#### [Goal of the exercise]
Gather the lines below that include the string "None", copying each in full.

#### [Provided material]

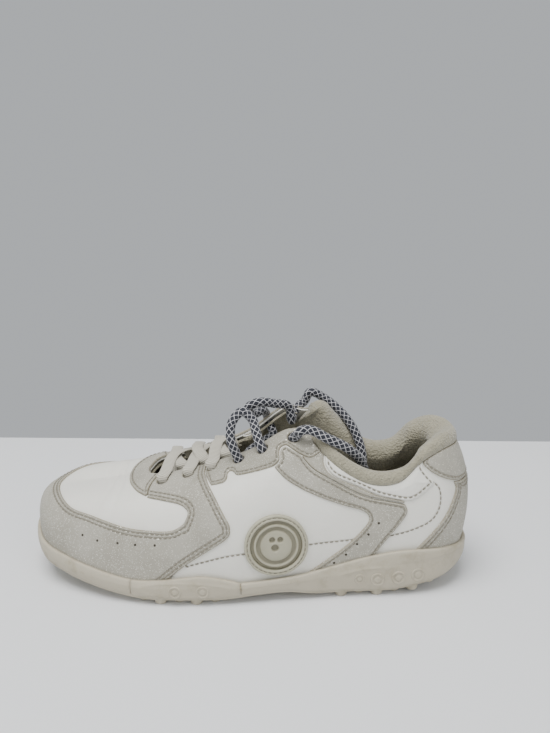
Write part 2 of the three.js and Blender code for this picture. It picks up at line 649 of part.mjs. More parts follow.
const BADGE = { s: 117.5, z: 35.2, radius: 18.3, ring: 3.4 };
function badgeCut(radius, side) {
  const count = 24;
  const rim = [];
  for (let k = 0; k < count; k++) {
    const angle = (2 * Math.PI * k) / count;
    rim.push([BADGE.s + radius * Math.cos(angle), BADGE.z + radius * Math.sin(angle)]);
  }
  return sideCut(polygon(...rim), side);
}
const badgeRingLayer = wholeLayer([0.3, 2.6], edgeFraction);
const badgeDiscLayer = wholeLayer([0.3, 1.7], edgeFraction);
for (const [name, side] of [["lateral", 1], ["medial", -1]]) {
  addNode("eyestay_" + name, opened(overlay.intersect(sideCut(eyestayRuns, side))), "greyLeather");
  addNode("stripe_" + name, overlay.intersect(sideCut(stripeRuns, side)), "pearlSuede");
  addNode("chevron_" + name, overlay.intersect(sideCut(chevronRuns, side)), "pearlSuede");
  addNode("collar_panel_" + name, overlay.intersect(sideCut(panelRuns, side)), "whiteLeather");
  const inside = BADGE.radius - BADGE.ring;
  const ring = badgeRingLayer.intersect(badgeCut(BADGE.radius, side)).subtract(badgeCut(inside, side));
  addNode("badge_ring_" + name, ring, "badgeRubber");
  addNode("badge_disc_" + name, badgeDiscLayer.intersect(badgeCut(inside - GAP, side)), "badgeRubber");
}

// Tongue: two layers sewn in at the front of the throat, hinged there and resting below the laces.
const TONGUE_HINGE = place(194, RIDGE_LAT, 53);
const TONGUE_DROP = 8; // degrees below the surface at rest, which leaves room for the laces
const tongueCut = planCut([
  [[196, 5], [160, 10], [114, 10]],
  [[114, 10], [110, 5], [109, -5], [110, -15], [114, -20]],
  [[114, -20], [160, -20], [196, -17]],
  [[196, -17], [196, 5]],
], 40);
const tongue = new THREE.Group();
const tongueLayers = { tongue_face: [[-8.8, -7.2], "greyLeather"], tongue_lining: [[-11, -9.3], "fleece"] };
for (const [name, [depths, finish]] of Object.entries(tongueLayers)) {
  const turn = new THREE.Matrix4().makeTranslation(TONGUE_HINGE)
    .multiply(new THREE.Matrix4().makeRotationY(THREE.MathUtils.degToRad(TONGUE_DROP)))
    .multiply(new THREE.Matrix4().makeTranslation(TONGUE_HINGE.clone().negate()));
  const piece = wholeLayer(depths, edgeFraction).intersect(tongueCut).transform(turn.elements);
  addNode(name, piece, finish, tongue);
}
shoe.add(tongue);

// The flat lace: a four-sided section swept along a smooth path through hand-chosen points. Its half
// width may change from point to point, and its wide side lies along the shoe.
const smoothPath = (points) => new THREE.CatmullRomCurve3(points, false, "centripetal");
function flatSweep(points, halfWidths, halfThick, steps) {
  const curve = smoothPath(points);
  const across = new THREE.Vector3(1, 0, 0);
  const rings = [];
  for (let i = 0; i <= steps; i++) {
    const t = i / steps;
    const centre = curve.getPoint(t);
    const along = curve.getTangent(t);
    const wide = across.clone().addScaledVector(along, -across.dot(along)).normalize();
    const thick = along.clone().cross(wide);
    const reached = t * (points.length - 1);
    const before = Math.min(Math.floor(reached), points.length - 2);
    const half = THREE.MathUtils.lerp(halfWidths[before], halfWidths[before + 1], reached - before);
    const corners = [[1, 1], [-1, 1], [-1, -1], [1, -1]];
    rings.push(corners.map(([a, b]) => {
      const point = centre.clone().addScaledVector(wide, a * half);
      return point.addScaledVector(thick, b * halfThick);
    }));
  }
  return loft(rings);
}

// A round piece along a curve. The section has twice as many sides as quarters says.
function tube(curve, radius, steps, quarters) {
  const section = new THREE.Shape().absarc(0, 0, radius, 0, 2 * Math.PI);
  const settings = { steps, curveSegments: quarters, extrudePath: curve };
  return solidOf(new THREE.ExtrudeGeometry(section, settings));
}

const FLAT_HALF = 2.6;
const FLAT_HALF_THICK = 0.36;
const IN_HOLE = 1.6;
const UNDER = -6.3;
const UNDER_HALF = 2.1;
const THROAT_HALF = 14;
// One half of the flat lace: out of a hole, over the throat, under the far edge and out of the next hole.
function flatHalf(firstSide, crossingLift) {
  const points = [];
  const add = (s, out, depth, half) => points.push([s, out, depth, half]);
  let side = firstSide;
  LACE_HOLES.forEach(([s, lat], row) => {
    const reach = lat - RIDGE_LAT;
    const next = LACE_HOLES[row + 1] ?? [145, 14];
    add(s, side * (reach - 3.5), UNDER, UNDER_HALF);
    add(s, side * (reach - 0.2), -4.6, IN_HOLE);
    add(s, side * reach, 0, IN_HOLE);
    add(s - 0.3, side * (reach - 1.2), 2.9, UNDER_HALF);
    add(s - 1.5, side * (reach - 5), 3.4, FLAT_HALF);
    add((s + next[0] + 6) / 2, 0, crossingLift, FLAT_HALF);
    side = -side;
    add(next[0] + 6, side * (THROAT_HALF - 4), 2.2, FLAT_HALF);
    add(next[0] + 5, side * (THROAT_HALF - 3), -3.6, FLAT_HALF);
    add(next[0] + 3.5, side * (THROAT_HALF + 0.2), UNDER, UNDER_HALF);
  });
  return points;
}
const startBar = [189, 0, UNDER, FLAT_HALF];
const outerRoute = flatHalf(1, 7.4);
const innerRoute = flatHalf(-1, 4.9).reverse();
const flatRoute = [...innerRoute, startBar, ...outerRoute];
const flatPoints = flatRoute.map(([s, out, depth]) => overSurface(s, RIDGE_LAT + out, depth));
const flatHalfWidths = flatRoute.map((point) => point[3]);
addNode("flat_lace", flatSweep(flatPoints, flatHalfWidths, FLAT_HALF_THICK, 110), "cotton");

// The rope lace: held route from the outer top hole to the inner top hole, then two free tails.
const ROPE_RADIUS = 3;
const UNDER_ROPE = -10.4;
const [holeA, holeB, holeC] = ROPE_HOLES;
const [, innerB, innerC] = innerRopeHoles;
// The rope through one hole: a straight stretch above and below it.
const throughHole = ([s, lat]) => [overSurface(s, lat, 2.5), overSurface(s, lat, -5)];
// Where the rope leaves a top hole, leaning back towards the heel.
const ropeExit = ([s, lat]) => overSurface(s, lat, 4.2).add(new THREE.Vector3(2.5, 0, 0));
const ropeHeld = [
  ropeExit(holeC),
  overSurface(...holeC, 0),
  overSurface(...holeC, -5),
  overSurface(holeC[0] + 5, holeC[1] - 0.5, UNDER_ROPE),
  overSurface(holeB[0] - 5, holeB[1] - 0.5, UNDER_ROPE),
  ...throughHole(holeB).reverse(),
  place(130.5, 13.5, 93),
  place(133.5, 8, 100),
  place(139.5, 7, 104.5),
  place(145.5, 11, 99),
  place(146, 15.5, 89),
  ...throughHole(holeA),
  overSurface(holeA[0] - 1, holeA[1] - 5, UNDER_ROPE),
  place(138, -6, 72.5),
  overSurface(innerB[0] + 3, innerB[1] + 5, UNDER_ROPE),
  ...throughHole(innerB).reverse(),
  place(129, -17, 98),
  place(135, -8, 98),
  place(137, -3, 104),
  place(130.5, -3, 107.5),
  place(120, -9, 105),
  overSurface(innerC[0] + 4, innerC[1] + 10, 0),
  overSurface(innerC[0] + 0.5, innerC[1] + 3.5, UNDER_ROPE),
  overSurface(...innerC, -5),
  overSurface(...innerC, 0),
  ropeExit(innerC),
];
addNode("rope_lace", tube(smoothPath(ropeHeld), ROPE_RADIUS, 80, 3), "rope");

const TAIL_STEP = 6;
const AGLET_LENGTH = 14;
const AGLET_RADIUS = 2.6;
function looseTail(name, points) {
  const curve = smoothPath(points);
  const steps = Math.round(curve.getLength() / TAIL_STEP);
  addNode("rope_tail_" + name, tube(curve, ROPE_RADIUS, steps, 4), "rope");
  const end = points.at(-1);
  const along = curve.getTangent(1);
  const tip = [GAP, AGLET_LENGTH].map((distance) => end.clone().addScaledVector(along, distance));
  addNode("aglet_" + name, tube(new THREE.LineCurve3(...tip), AGLET_RADIUS, 1, 4), "plastic");
}
// A tail starts a hair past the held rope's end and goes on in its direction.
function tailStart(end, before) {
  const along = end.clone().sub(before).normalize();
  return [TOUCH, 4].map((distance) => end.clone().addScaledVector(along, distance));
}
const outerTail = [
  [98, 20.5, 97.5], [88, 22, 93], [76, 19.5, 86], [67, 13, 75], [62, 8, 58], [54, 7, 42],
  [42, 9, 34], [27, 9, 34], [21, 1, 34.5], [29, -7, 34], [42, -9, 32],
].map((point) => place(...point));
const innerTail = [
  [98, -30, 107], [89, -31, 103], [77, -26, 94], [68, -19, 82], [64, -12, 68], [66, -8, 50],
  [74, -7, 33], [86, -6, 26], [100, -4, 23], [114, -2, 22], [124, 1, 21.5],
].map((point) => place(...point));
looseTail("lateral", [...tailStart(ropeHeld[0], ropeHeld[1]), ...outerTail]);
looseTail("medial", [...tailStart(ropeHeld.at(-1), ropeHeld.at(-2)), ...innerTail]);

export default shoe;
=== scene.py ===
import math

import bpy
import numpy as np
from mathutils import Matrix, Vector


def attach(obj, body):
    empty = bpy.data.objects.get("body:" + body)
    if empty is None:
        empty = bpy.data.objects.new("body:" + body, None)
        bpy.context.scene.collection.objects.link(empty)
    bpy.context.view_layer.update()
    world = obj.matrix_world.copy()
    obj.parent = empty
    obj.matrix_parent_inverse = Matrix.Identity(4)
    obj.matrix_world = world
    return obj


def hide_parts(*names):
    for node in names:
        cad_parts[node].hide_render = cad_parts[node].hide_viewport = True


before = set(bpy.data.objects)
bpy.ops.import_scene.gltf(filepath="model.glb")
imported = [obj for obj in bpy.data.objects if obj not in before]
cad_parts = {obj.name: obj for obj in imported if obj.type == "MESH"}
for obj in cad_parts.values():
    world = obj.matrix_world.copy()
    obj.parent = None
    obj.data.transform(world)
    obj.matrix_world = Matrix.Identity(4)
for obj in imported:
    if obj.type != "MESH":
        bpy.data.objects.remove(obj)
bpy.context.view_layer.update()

# ---- The last ----
# The shoe is lasted: every layer of the upper is pulled over one foot-shaped form. The form is a ring
# of ribs that rise from the sole to the collar edge, or to the ridge of the instep ahead of it.
HEEL_X = 139.96  # millimetres, as all sizes below
MIDDLE_Y = 1.29
RIDGE_LAT = -6
# Foot of the rib: place along the shoe, outer and inner half width, height. Top of the rib: place,
# middle, half gap, height. Then its lean, roof angle and fullness, and the inner side's own values.
STATIONS = [
    (4, 0, 0, 24, 11, 0, 0, 90, 102, 62, 0.42, 0.35, 62, 0.42, 0),
    (8, 16, 15.5, 24, 14, 0, 12, 91, 101, 66, 0.42, 0.35, 66, 0.42, 0),
    (20, 27.5, 26, 22.5, 22, 0, 20.5, 90, 99, 70, 0.42, 0.35, 70, 0.42, 0),
    (38, 32.5, 30, 19.5, 33, 0, 25.5, 83.5, 97, 72, 0.42, 0.35, 72, 0.42, 0),
    (54, 34.5, 31, 17, 45, 0, 27.5, 71.5, 95, 68, 0.48, 0.35, 68, 0.48, 0),
    (70, 36, 31, 14.5, 62, 0, 28, 70.5, 94, 65, 0.5, 0.35, 65, 0.5, 1),
    (88, 38.2, 30.5, 12.5, 80, 1, 25.5, 79.5, 95, 62, 0.55, 0.33, 64, 0.56, 7),
    (104, 41, 31, 11.5, 94, 3, 18, 91, 96, 50, 0.6, 0.3, 62, 0.62, 11),
    (118, 43.3, 32.5, 11, 105, 5, 0, 102, 96, 25, 0.6, 0.3, -14, 0.7, 0),
    (142, 47, 37.5, 9.6, 132, 6, 0, 84, 94, 13, 0.66, 0.35, -9, 0.76, 0),
    (168, 49.3, 43, 8.8, 158, 6, 0, 72.5, 90, 6, 0.6, 0.4, -9, 0.76, 0),
    (194, 49, 46.5, 9.2, 184, 6, 0, 65, 86, -1, 0.52, 0.45, -9, 0.74, 0),
    (220, 44.5, 46, 11.6, 206, 6, 0, 60, 86, -1, 0.54, 0.47, -9, 0.74, 0),
    (245, 35.5, 40, 15.5, 222, 6, 0, 57, 90, 2, 0.56, 0.5, -8, 0.74, 0),
    (264, 22, 29.5, 19.5, 234, 6, 0, 54.5, 96, 5, 0.6, 0.58, -4, 0.72, 0),
    (276, -8, 8, 23, 240, 6, 0, 53.3, 100, 8, 0.64, 0.65, 8, 0.64, 0),
]
TOE = len(STATIONS) - 1
TURN = 2 * TOE
PINCH = 8  # from this station forward both sides meet on the ridge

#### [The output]
    if empty is None:
        empty = bpy.data.objects.new("body:" + body, None)
    obj.parent = None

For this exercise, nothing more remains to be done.